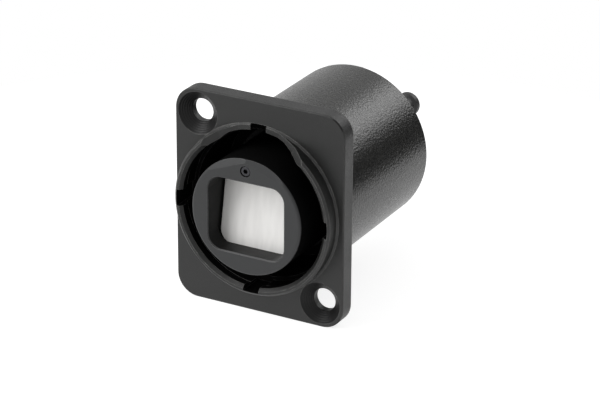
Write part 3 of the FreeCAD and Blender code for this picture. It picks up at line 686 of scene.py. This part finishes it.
def end_tree(tree, geometry, result, material):
    """Closes a tree with real instances, its material and smooth shading by angle."""
    real = add_node(tree, "GeometryNodeRealizeInstances", {0: geometry})
    angle = add_node(tree, "GeometryNodeInputMeshEdgeAngle").outputs["Unsigned Angle"]
    sharp = add_node(tree, "FunctionNodeCompare", {0: angle, 1: EDGE_ANGLE}, operation="GREATER_THAN")
    faces = add_node(tree, "GeometryNodeSetShadeSmooth", {0: real.outputs[0]}, domain="FACE")
    creased = add_node(tree, "GeometryNodeSetShadeSmooth", {
        0: faces.outputs[0], 1: sharp.outputs[0], 2: False}, domain="EDGE")
    painted = add_node(tree, "GeometryNodeSetMaterial", {0: creased.outputs[0], "Material": material})
    feed(tree, result.inputs["Geometry"], painted.outputs[0])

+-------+

▶ CHALLENGE
Please reproduce every line of the material word for word.

▶ FINAL RESULT
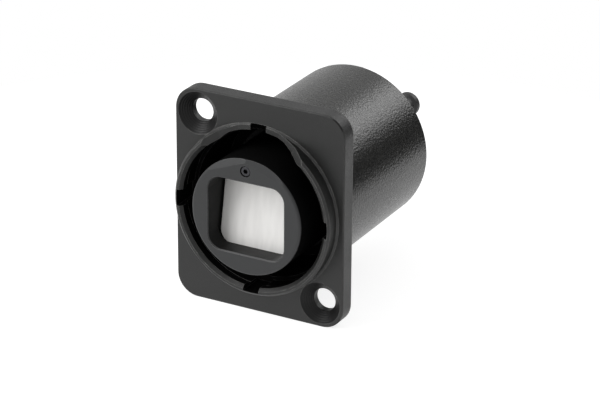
Write part 3 of the FreeCAD and Blender code for this picture. It picks up at line 686 of scene.py. This part finishes it.
def end_tree(tree, geometry, result, material):
    """Closes a tree with real instances, its material and smooth shading by angle."""
    real = add_node(tree, "GeometryNodeRealizeInstances", {0: geometry})
    angle = add_node(tree, "GeometryNodeInputMeshEdgeAngle").outputs["Unsigned Angle"]
    sharp = add_node(tree, "FunctionNodeCompare", {0: angle, 1: EDGE_ANGLE}, operation="GREATER_THAN")
    faces = add_node(tree, "GeometryNodeSetShadeSmooth", {0: real.outputs[0]}, domain="FACE")
    creased = add_node(tree, "GeometryNodeSetShadeSmooth", {
        0: faces.outputs[0], 1: sharp.outputs[0], 2: False}, domain="EDGE")
    painted = add_node(tree, "GeometryNodeSetMaterial", {0: creased.outputs[0], "Material": material})
    feed(tree, result.inputs["Geometry"], painted.outputs[0])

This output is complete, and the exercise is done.